Determines the identifier of the temporary variable which gets created when using .loop()
.
encoding
default: 'utf8'
accepts: Any encoding Buffer.prototype.toString
accepts. Full list here.
Determines which encoding to use for string-functions like .string()
or .terminatedString()
. Can be overwitten on a per-use-basis by the functions themselves.
finishJobsOnEOF
default: true
accepts: true, false
Determines whether or not to finish everything up, once corrode encounters the end of the stream being piped into corrode, or the end of the buffer.
Set to false
if you want to parse a file which was split in two or more parts. Or somethin along those lines.
What this flag does in detail is to clean up all remaining jobs from the job list, which are read-related, once EOF is reached. Then the job list will be worked on, until there are no more jobs. Meaning all VariableStack-Layers have been popped, giving you access to all that sweet data of yours.
anonymousLoopDiscardDeep
default: false
accepts: true, false
Corrode provides the discard()
function inside .loop()
- and .repeat()
-callbacks. If you use those anonymously (meaning you don't push an array onto the variable-stack by giving a string as the first parameter) and then call the discard()
function, corrode will discard whatever data you read, and restore what's been there before.
By default this is done in a shallow way, meaning that corrode will clone the users data before the callback is called shallowly by using Object.assign()
and that shallow copy gets assigned again when calling discard()
.
This may lead to problems, when modifiyng objects within the curren VariableStack-layer. Those won't get replaced with their original version.

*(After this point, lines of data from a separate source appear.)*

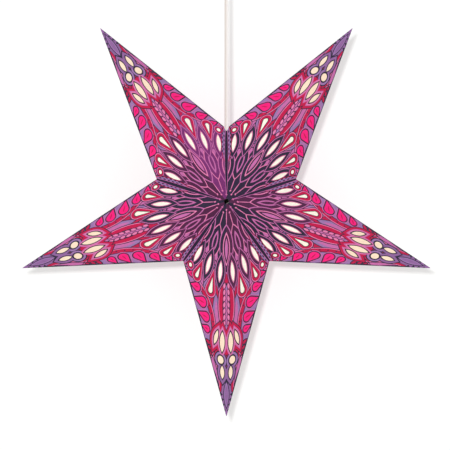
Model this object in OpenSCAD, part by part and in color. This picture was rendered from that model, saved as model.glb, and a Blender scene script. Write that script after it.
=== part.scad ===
// Paper star lantern: five folded card points glued valley to valley, each lined
// with thin paper behind its cut windows, hung on a lampholder, cord and ceiling rose.
// Millimetres. +Z is up and -Y is the front. The origin is on the ceiling.

/* [Star] */
// Centre of the star to the tip of a point, in the star's own plane
tip_r = 315.5; // [262:0.5:380]
// Centre of the star to a valley corner, in the star's own plane
valley_r = 107.5; // [89:0.5:129]
// Star's middle plane to its raised centre, front or back
half_depth = 95; // [79:1:114]
// Thickness of the printed card
card_t = 0.5; // [0.4:0.05:0.8]
// Width of the glue flaps inside the valleys
flap_w = 12; // [9:0.5:15]
// Straight snip that keeps the ends of the ridges apart at the centre
centre_snip = 3.5; // [2.5:0.5:5]

/* [Windows] */
// Start of the petal windows, as a share of the ridge from the centre
petal_at = 0.285; // [0.26:0.005:0.3]
// Length of a petal window
petal_len = 31; // [24:1:33]
// Width of a petal window
petal_w = 6.8; // [5:0.2:8]
// Points of the drop windows between the petals, as a share of the ridge
drop_at = 0.375; // [0.36:0.005:0.38]
// Length of the drop window nearest the ridge
drop_len = 26; // [18:1:28]
// Radius of its round end
drop_r = 4.2; // [3:0.1:5]
// Length and round end of the other drop window, as a share of the first
small_drop = 0.75; // [0.6:0.05:0.9]
// Radius of the round window by the valley corner
dot_r = 3; // [2:0.1:3.6]
// Start of the bud windows in the outer half of a point, as a share of the ridge
bud_at = 0.605; // [0.59:0.005:0.615]
// Length of the bud window nearest the ridge
bud_len = 32; // [28:1:34]
// Width of the bud window nearest the ridge
bud_w = 9.6; // [7:0.2:10]
// Ridge to the middle of that bud window's start
bud_rise = 8; // [7:0.5:9]
// Length and width of the other bud window, as a share of the first
small_bud = 0.75; // [0.6:0.05:0.85]
// Radius of the round window past the buds
moon_r = 6; // [4:0.1:6.2]
// Start of the last window before the tip, as a share of the ridge
spear_at = 0.765; // [0.76:0.005:0.775]
// Length of the last window before the tip
spear_len = 20; // [15:1:22]
// Width of the last window before the tip
spear_w = 8; // [5:0.2:8.4]

/* [Lining] */
// Thickness of the thin paper behind the windows
lining_t = 0.15; // [0.1:0.05:0.3]
// Glue plane of the valleys to the edge of the lining
lining_inset = 1.5; // [1:0.1:2]
// Tip of a point to the end of its lining
lining_tip_gap = 40; // [34:1:48]

/* [Ties] */
// Thickness of the cotton string
tie_d = 1.2; // [0.8:0.1:1.6]
// Play between the string and its punched hole
tie_play = 0.15; // [0.1:0.05:0.3]
// Valley corner to the outer pair of ties, along the valley
tie_outer = 72; // [64:1:80]
// Valley corner to the inner pair of ties, along the valley
tie_inner = 112; // [104:1:118]
// Diameter of a knot
knot_d = 3.2; // [2.4:0.1:4]

/* [Lampholder] */
// Outer radius of the lampholder's body
holder_r = 14; // [12:0.5:17]
// Length of the lampholder's body
holder_len = 46; // [42:1:52]
// Wall of the lampholder's body and cap
holder_wall = 2.5; // [1.5:0.1:3]
// How far the carrier ring stands out from the body
ring_lip = 7; // [6:0.5:9]
// Height of the carrier ring
ring_h = 5; // [3:0.5:7]
// Width of the ledge with which the card rests on the ring
ledge_w = 4; // [2:0.5:4.5]
// Height of the lampholder's cap
cap_h = 7.5; // [6:0.5:9]
// Radius of the lampholder's cord grip
holder_grip_r = 4.5; // [3.5:0.1:5]
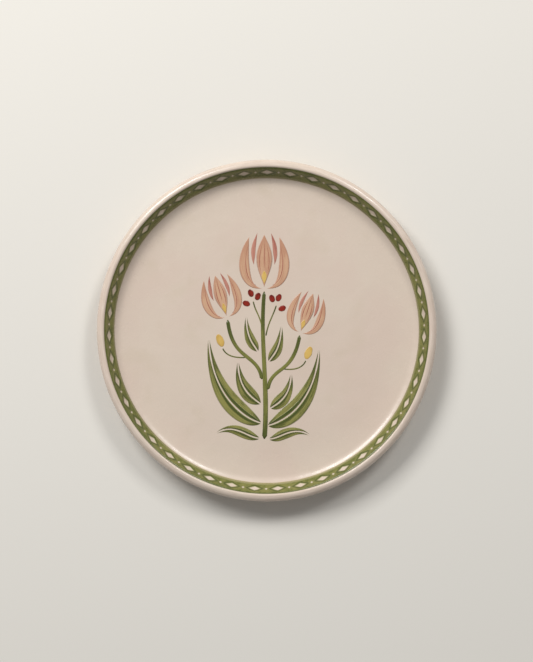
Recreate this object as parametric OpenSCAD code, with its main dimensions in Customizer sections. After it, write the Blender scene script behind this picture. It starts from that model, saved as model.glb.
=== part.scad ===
// A round glazed stoneware plate with a painted rim band and a flower spray in its well.
// Millimetres. Z is up, the foot ring stands on z = 0, and the plate's axis is the Z axis.
// From above, +Y points along the spray, from its root to its top flower.

/* [Plate] */
// Diameter over the lip
plate_d = 215; // [207:1:240]
// Height from the table to the top of the lip
plate_h = 19.5; // [17.5:0.5:24]
// Height of the well's floor above the table
floor_h = 7.2; // [6.4:0.1:8.4]
// Thickness of the wall where it turns up from the well
wall_t = 4.4; // [4:0.1:5]
// Slope of the wall that rises from the well to the lip, in degrees
wall_slope = 62; // [54:1:68]
// Slope of the wall's outside below the lip, in degrees
outer_slope = 45; // [40:1:52]
// Rounding of the lip's inner side
lip_in_r = 1.3; // [1:0.1:1.6]
// Rounding of the lip's outer side
lip_out_r = 3.8; // [3:0.1:4]
// Radius of the cove between the well and the wall
cove_r = 9; // [7:0.5:10]
// Radius of the slight dish at the edge of the well
dish_r = 122; // [80:1:140]
// Angle through which the slight dish turns, in degrees
dish_turn = 6.6; // [4:0.1:7.4]

/* [Foot ring] */
// Radius of the middle of the foot ring
foot_r = 63.5; // [50:0.5:76]
// Width of the foot ring where it stands
foot_w = 5; // [4:0.1:8]
// Height of the rim's underside above the table
under_h = 3; // [2.8:0.1:3.4]
// Height of the recess inside the foot ring
recess_h = 3.2; // [2.8:0.1:3.8]
// Rounding of the foot ring's standing edges
foot_round = 1.1; // [0.6:0.1:1.3]
// Fillet where the foot ring meets the underside
foot_fillet = 1.4; // [0.6:0.1:1.6]
// Draft of the foot ring's sides, in degrees
foot_draft = 10; // [4:1:20]

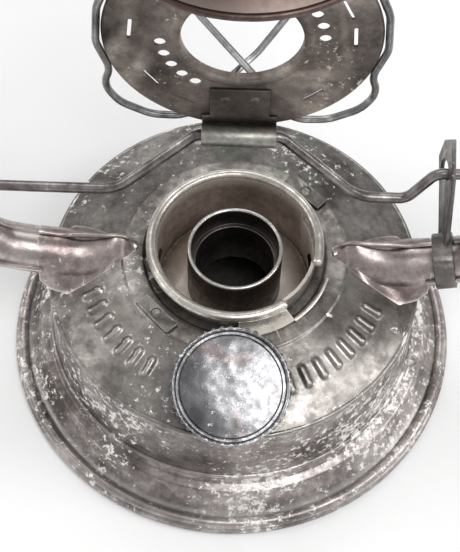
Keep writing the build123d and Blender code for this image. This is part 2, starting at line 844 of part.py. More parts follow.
touch_radius = plate_radius + guard_radius + guard_rim_gap
ring_touch = guard_ring_radius + 2 * guard_radius + guard_rim_gap
ring_lead = ring_touch + 0.8 * guard_radius
guards = {"left": guard_cross_shift, "right": -guard_cross_shift}
for name, shift in guards.items():
    points = [
        (18, ring_touch, guard_ring_height),
        (24, ring_lead, 0.92 * guard_ring_height),
        (45, plate_radius, 0.76 * guard_ring_height),
        (70, 0.975 * guard_belly_radius, 0.515 * guard_ring_height),
        (83, guard_belly_radius + shift, 0.39 * guard_ring_height),
        (97, guard_belly_radius + shift, 0.235 * guard_ring_height),
        (112, touch_radius, 1.6 * plate_rim_radius),
        (126, 0.955 * guard_ear_radius, 1.4 * plate_rim_radius),
        (139, guard_ear_radius, 1.4 * plate_rim_radius),
        (150, 0.975 * guard_ear_radius, 1.4 * plate_rim_radius),
        (158, touch_radius, plate_rim_radius),
        (175, guard_band_radius, plate_rim_radius),
        (195, guard_band_radius, plate_rim_radius),
        (212, guard_band_radius, 2 * plate_rim_radius),
        (236, 0.985 * guard_belly_radius, 0.176 * guard_ring_height),
        (262, guard_belly_radius - shift, 0.38 * guard_ring_height),
        (278, guard_belly_radius - shift, 0.51 * guard_ring_height),
        (305, 0.927 * guard_belly_radius, 0.72 * guard_ring_height),
        (334, ring_lead, 0.92 * guard_ring_height),
        (342, ring_touch, guard_ring_height),
    ]
    if name == "right":
        points = [(180 - angle, radius, height) for angle, radius, height in points]
    with BuildPart() as guard_wire:
        with BuildLine() as guard_path:
            FilletPolyline([cage_point(*point) for point in points], radius=guard_bend)
        with BuildSketch(Plane(origin=guard_path.line @ 0, z_dir=guard_path.line % 0)):
            Circle(guard_radius)
        sweep(path=guard_path.line)
    finish(guard_wire.part, f"guard_wire_{name}")

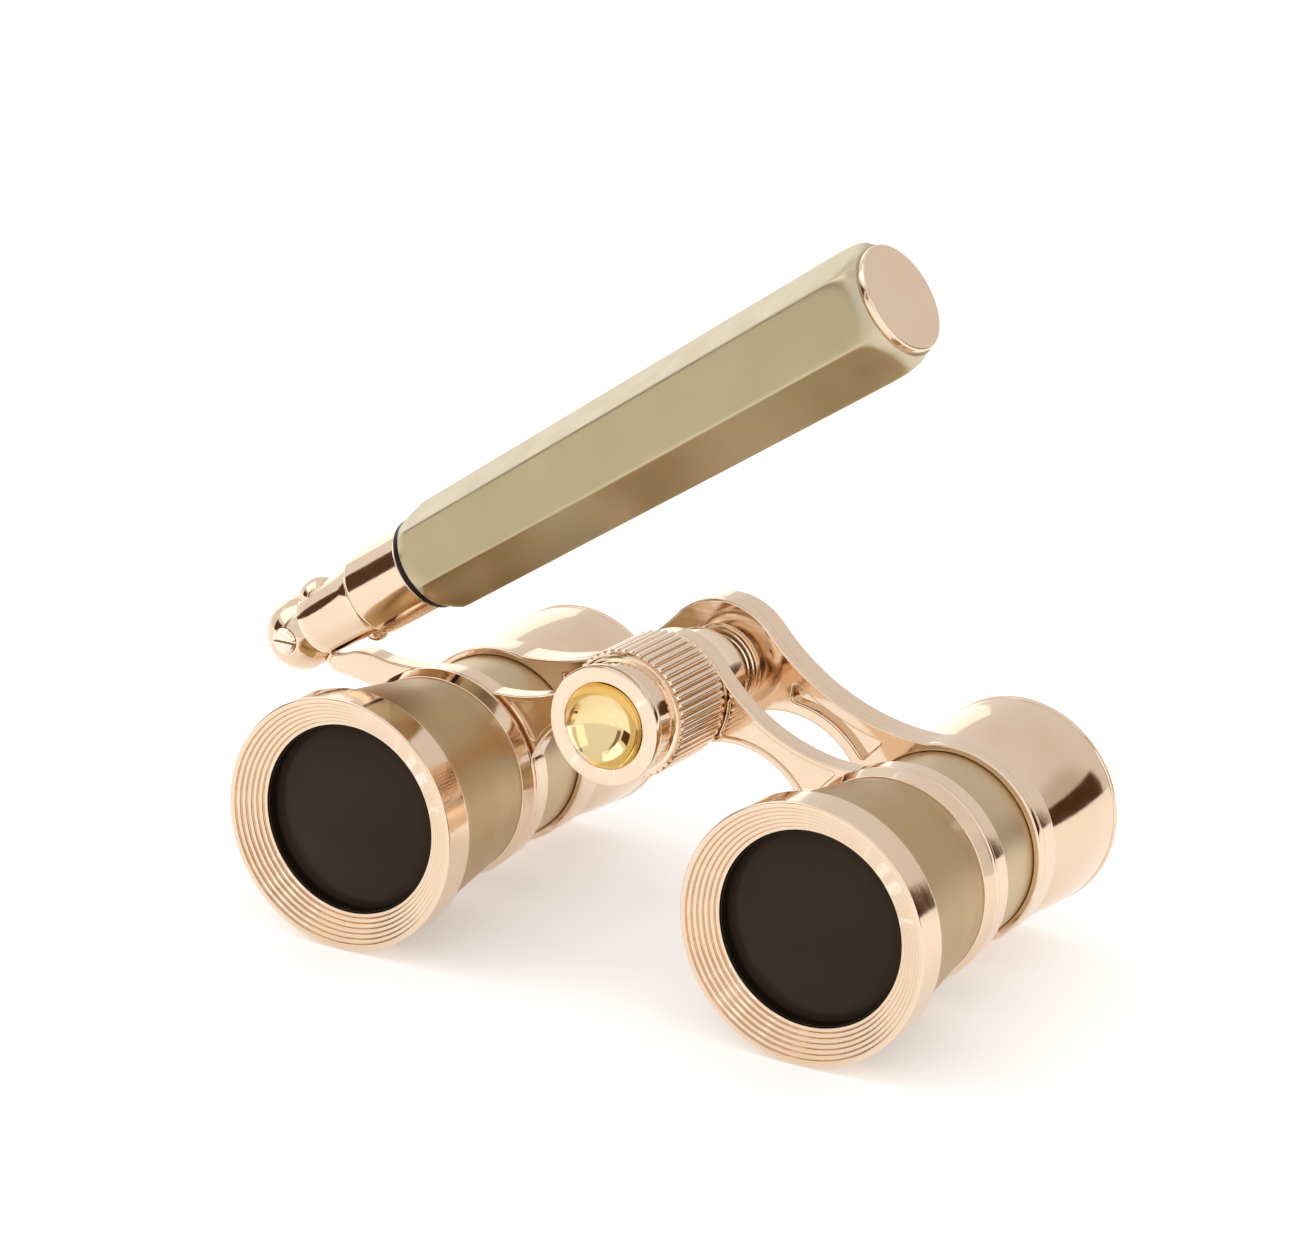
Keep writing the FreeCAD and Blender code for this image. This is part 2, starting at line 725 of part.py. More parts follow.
def rear_hub_cap():
    """The closed cap over the end of the screw."""
    start = size("rear_front") + "rear_depth"
    points = [("hub_cap_bore", start), ("hub_cap_radius", start)]
    points += [("hub_cap_radius", size("hub_cap_rear") - "hub_cap_round", -size("hub_cap_round"))]
    points += [(size("hub_cap_radius") - "hub_cap_round", "hub_cap_rear"), (0, "hub_cap_rear")]
    points += [(0, size("hub_cap_rear") - "hub_cap_wall")]
    points += [("hub_cap_bore", size("hub_cap_rear") - "hub_cap_wall")]
    cap = keep(turned("rear_hub_cap", points), "rear_hub_cap")
    place_on_axis(cap, 0, "hub_height")


# ---- handle ----------------------------------------------------------------------------------

def ball(name, radius, down, along):
    """A sphere on the middle plane of the handle, placed by its way down and along it."""
    sphere = doc.addObject("Part::Sphere", name)
    bind(sphere, "Radius", radius)
    mover = doc.addObject("Part::Compound", name + "_place")
    mover.Links = [sphere]
    bind(sphere, "Placement.Base.x", down)
    bind(sphere, "Placement.Base.z", along)
    place_on_handle(mover)
    return mover


def fork_slot(name, side, reach):
    """Half of the fork's slot, on the upper or the lower side of the handle, up to a reach along it."""
    half = size("ball_radius") * 2
    slot = doc.addObject("Part::Box", name)
    bind(slot, "Length", half)
    bind(slot, "Width", "slot_width")
    bind(slot, "Height", half + reach)
    bind(slot, "Placement.Base.x", half * (side - 1) / 2)
    bind(slot, "Placement.Base.y", -size("slot_width") / 2)
    bind(slot, "Placement.Base.z", -half)
    mover = doc.addObject("Part::Compound", name + "_place")
    mover.Links = [slot]
    place_on_handle(mover)
    return mover


def handle_fork():
    """The slotted ball on the arm's tongue, its widening neck and the polished ferrule. The small
    dome above the ball stops the fold, and the small lug under the ferrule stops the opening."""
    points = [(0, "neck_start"), ("neck_radius", "neck_start"), ("neck_wide_radius", "neck_end")]
    points += [("neck_groove_radius", "neck_end"), ("neck_groove_radius", "neck_groove_end")]
    points += [(size("ferrule_radius") - "ferrule_edge", "neck_groove_end")]
    points += [("ferrule_radius", size("neck_groove_end") + "ferrule_edge")]
    points += [("ferrule_radius", size("ferrule_end") - "ferrule_edge")]
    points += [(size("ferrule_radius") - "ferrule_edge", "ferrule_end")]
    points += [("inner_tube_radius", "ferrule_end"), ("inner_tube_radius", "inner_tube_start")]
    points += [(0, "inner_tube_start")]
    neck = turned("fork_neck", points)
    place_on_handle(neck)
    pieces = [neck, ball("fork_ball", "ball_radius", 0, 0)]
    pieces.append(ball("fork_dome", "dome_radius", -size("dome_up"), "dome_along"))
    pieces.append(ball("fork_lug", "lug_radius", "lug_down", "lug_along"))
    slots = [fork_slot("fork_slot_above", -1, "slot_reach_above")]
    slots.append(fork_slot("fork_slot_below", 1, "slot_reach"))
    x = -size("pivot_offset")
    front = PLATE_MIDDLE - "ball_radius" - "screw_head_proud"
    through = (size("ball_radius") + "screw_head_proud") * 2
    hole = rod("fork_hole", x, front, "pivot_height", "pivot_radius", through)
    head = rod("fork_head_seat", x, front, "pivot_height", "screw_head_radius",
               size("screw_head_depth") + "screw_head_proud")
    keep(without("handle_fork", fused("fork_blank", pieces), slots + [hole, head]), "handle_fork")


def pivot_screw():
    """The slotted screw through the fork and the arm's eye."""
    head = size("screw_head_depth") + "screw_head_proud"
    length = size("ball_radius") * 2
    edge = size("screw_head_radius") - "ring_edge"
    points = [(0, 0), (edge, 0), ("screw_head_radius", "ring_edge"), ("screw_head_radius", head)]
    points += [("pivot_radius", head), ("pivot_radius", length), (0, length)]
    blank = turned("pivot_screw_blank", points)
    x = -size("pivot_offset")
    front = PLATE_MIDDLE - "ball_radius" - "screw_head_proud"
    place(blank, x, front, "pivot_height", ALONG_Y)
    width = size("screw_head_radius") * 2
    slot_floor = size("pivot_height") - size("screw_slot") / 2
    slot = block("pivot_screw_slot", x - "screw_head_radius", front, slot_floor, width, "screw_slot",
                 "screw_slot")
    keep(without("pivot_screw", blank, [slot]), "pivot_screw")


def handle_tube():
    """The round tube fixed in the ferrule, with a groove for the guide bush near its free end."""
    points = [("inner_tube_bore", "inner_tube_start"), ("inner_tube_radius", "inner_tube_start")]
    points += [("inner_tube_radius", "groove_start"), ("groove_radius", "groove_start")]
    points += [("groove_radius", "groove_end"), ("inner_tube_radius", "groove_end")]
    points += [("inner_tube_radius", "inner_tube_end"), ("inner_tube_bore", "inner_tube_end")]
    tube = keep(turned("handle_tube", points), "handle_tube")
    place_on_handle(tube)


def handle_bush():
    """The split bush in the tube's groove: it turns on the tube and the sleeve slides over it."""
    start = size("groove_start") + "end_play"
    end = size("groove_end") - "end_play"
    bore = size("groove_radius") + "running_gap"
    points = [(bore, start), ("bush_radius", start), ("bush_radius", end), (bore, end)]
    bush = keep(turned("handle_bush", points), "handle_bush")
    place_on_handle(bush)


def mouth_ring():
    """The dark ring in the mouth of the sleeve, bored to slide on the tube."""
    points = [("mouth_bore", "mouth_start"), ("mouth_lip_radius", "mouth_start")]
    points += [("mouth_lip_radius", "mouth_lip_end"), ("handle_bore", "mouth_lip_end")]
    points += [("handle_bore", "mouth_end"), ("mouth_bore", "mouth_end")]
    ring = keep(turned("handle_mouth_ring", points), "handle_mouth_ring")
    place_on_handle(ring)


def hexagon(name, radius, along):
    """A hexagon across the handle, turned so that one flat looks forward and slightly up."""
    polygon = doc.addObject("Part::RegularPolygon", name)
    polygon.Polygon = 6
    bind(polygon, "Circumradius", radius)
    polygon.Placement = Placement(Vector(0, 0, 0), Rotation(Vector(0, 0, 1), -1))
    bind(polygon, "Placement.Rotation.Angle", -size("hex_turn"))
    bind(polygon, "Placement.Base.z", along)
    return polygon


def handle_sleeve():
    """The six-sided sleeve, widening to its far end and turned round at both ends."""
    prism = doc.addObject("Part::Loft", "sleeve_prism")
    prism.Sections = [hexagon("hexagon_near", "hex_near_radius", "hex_start"),
                      hexagon("hexagon_far", "hex_far_radius", "hex_end")]
    prism.Solid = True
    prism.Ruled = True
    points = [("handle_bore", "hex_start"), ("hex_mouth_radius", "hex_start")]
    points += [("hex_cone_radius", "hex_cone_end"), ("hex_round_radius", "hex_cone_end")]
    points += [("hex_round_radius", "hex_round_start", -size("hex_round_curve"))]
    points += [("hex_end_radius", "hex_end"), ("handle_bore", "hex_end")]
    envelope = turned("sleeve_envelope", points)
    common = doc.addObject("Part::Common", "sleeve_common")
    common.Base = prism
    common.Tool = envelope
    sleeve = doc.addObject("Part::Compound", "handle_sleeve")
    sleeve.Links = [common]
    place_on_handle(sleeve)
    keep(sleeve, "handle_sleeve")


def handle_end_cap():
    """The plain gold plug in the far end."""
    edge = size("end_cap_radius") - "end_cap_edge"
    plug = size("hex_end") - "end_cap_plug"
    points = [(0, plug), ("handle_bore", plug), ("handle_bore", "hex_end"), ("end_cap_radius", "hex_end")]
    points += [("end_cap_radius", size("end_cap_rear") - "end_cap_edge"), (edge, "end_cap_rear")]
    points += [(0, "end_cap_rear")]
    cap = keep(turned("handle_end_cap", points), "handle_end_cap")
    place_on_handle(cap)


for side_name, side in SIDES:
    objective_ring(side_name + "_objective_ring", side)
    barrel(side_name + "_barrel", side)
    objective_crown(side_name + "_objective_crown", side)
    objective_flint(side_name + "_objective_flint", side)
    draw_tube(side_name + "_draw_tube", side)
    eyecup(side_name + "_eyecup", side)
    eye_lens(side_name + "_eye_lens", side)
    eye_lens_ring(side_name + "_eye_lens_ring", side)
front_bridge()
rear_bridge()
focus_dish()
focus_drum()
focus_spindle()
spindle_sleeve()
spindle_nut()
rear_hub_cap()
handle_fork()
pivot_screw()
handle_tube()
handle_bush()
mouth_ring()
handle_sleeve()
handle_end_cap()

doc.recompute()

for thing in doc.Objects:
    if "Invalid" in thing.State or "Error" in thing.State:
        raise RuntimeError("%s did not build" % thing.Label)
for part in subparts:
    if part.Shape.isNull() or not part.Shape.isValid():
        raise RuntimeError("%s has no valid shape" % part.Label)
for part in subparts:
    part.Shape.exportStep("parts/%s.step" % part.Label)
print("wrote", len(subparts), "sub-parts")
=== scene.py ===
import json
import math
import bpy
from mathutils import Matrix, Vector


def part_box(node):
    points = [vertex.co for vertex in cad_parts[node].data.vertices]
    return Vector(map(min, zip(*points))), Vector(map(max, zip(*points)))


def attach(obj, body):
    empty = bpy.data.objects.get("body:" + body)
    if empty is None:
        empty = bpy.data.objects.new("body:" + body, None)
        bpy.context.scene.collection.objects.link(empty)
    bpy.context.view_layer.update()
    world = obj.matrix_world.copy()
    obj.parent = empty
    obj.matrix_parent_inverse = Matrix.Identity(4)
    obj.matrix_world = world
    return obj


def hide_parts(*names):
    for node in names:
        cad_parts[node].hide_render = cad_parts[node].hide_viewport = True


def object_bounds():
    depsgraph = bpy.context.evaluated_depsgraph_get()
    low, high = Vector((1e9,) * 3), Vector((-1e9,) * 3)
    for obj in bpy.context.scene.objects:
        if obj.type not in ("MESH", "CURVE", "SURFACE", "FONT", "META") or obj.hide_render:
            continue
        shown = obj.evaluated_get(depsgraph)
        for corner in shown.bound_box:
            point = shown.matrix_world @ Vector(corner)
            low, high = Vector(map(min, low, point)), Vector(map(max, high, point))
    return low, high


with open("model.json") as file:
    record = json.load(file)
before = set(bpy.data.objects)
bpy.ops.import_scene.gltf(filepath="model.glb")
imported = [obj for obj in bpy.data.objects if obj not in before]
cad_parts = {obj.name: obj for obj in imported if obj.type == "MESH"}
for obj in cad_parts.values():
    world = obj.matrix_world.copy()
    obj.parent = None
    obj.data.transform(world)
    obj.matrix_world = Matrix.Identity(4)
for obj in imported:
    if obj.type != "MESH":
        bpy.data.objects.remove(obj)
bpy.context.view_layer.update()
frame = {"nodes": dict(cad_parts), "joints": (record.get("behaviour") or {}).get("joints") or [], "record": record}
MM = 0.001


# ---- places read from the frame ------------------------------------------------------------------

def middle(node):
    low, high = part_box(node)
    return (low + high) / 2


def joint(name):
    return next(entry for entry in frame["joints"] if entry["name"] == name)


FRONT_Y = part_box("left_objective_ring")[0].y
LEFT_X = middle("left_objective_ring").x
RIGHT_X = middle("right_objective_ring").x
CENTRE_X = (LEFT_X + RIGHT_X) / 2
AXIS_Z = middle("left_objective_ring").z
HUB_Z = middle("focus_drum").z
PIVOT = Vector(joint("handle_fold")["pos_m"])
ALONG_HANDLE = Vector(joint("handle_extend")["axis"]).normalized()
AXIS_HALF = (RIGHT_X - LEFT_X) / 2 / MM
HUB_RISE = (HUB_Z - AXIS_Z) / MM
PIVOT_X = (PIVOT.x - CENTRE_X) / MM
PIVOT_RISE = (PIVOT.z - AXIS_Z) / MM
PIVOT_Y = (PIVOT.y - FRONT_Y) / MM


def frame_matrix(across, up, along, origin):
    """The matrix of three directions and an origin."""
    matrix = Matrix((across, up, along)).transposed().to_4x4()
    matrix.translation = origin
    return matrix


def optical(x):
    """Own +Z runs from the objectives to the eyes, from the point level with the rings' front."""
    z = HUB_Z if abs(x - CENTRE_X) < MM else AXIS_Z
    return frame_matrix(Vector((1, 0, 0)), Vector((0, 0, -1)), Vector((0, 1, 0)), Vector((x, FRONT_Y, z)))


DOWN_FROM_HANDLE = Vector((0, 1, 0)).cross(ALONG_HANDLE)
HANDLE = frame_matrix(DOWN_FROM_HANDLE, Vector((0, 1, 0)), ALONG_HANDLE, PIVOT)
PIVOT_AXIS = frame_matrix(Vector((1, 0, 0)), Vector((0, 0, -1)), Vector((0, 1, 0)), PIVOT)
PLATES = frame_matrix(Vector((1, 0, 0)), Vector((0, 0, 1)), Vector((0, -1, 0)),
                      Vector((CENTRE_X, FRONT_Y, AXIS_Z)))


# ---- camera --------------------------------------------------------------------------------------

VIEW_AZIMUTH = math.radians(30.0)
VIEW_ELEVATION = math.radians(17.62)
VIEW_ROLL = math.radians(1.864)
VIEW_DISTANCE = 0.5663
VIEW_TARGET = Vector((CENTRE_X + 0.01099, FRONT_Y, AXIS_Z + 0.03361))
FOCAL_LENGTH_MM = 134.25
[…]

To circumvent this problem you can set this option to true. This is not done, because probably no-one needs this, and it may be a huge performance-hit to clone an entire object, everytime the loop-callback is called.
strictObjectMode
default: true
accepts: true, false
When this option is set to true, corrode will prevent you from pushing into anything that's not an object. Meaning moves like this:
parser.uint8('val').tap('val', function(){});
will throw an error. This way corrode provides a naive way of type-safety.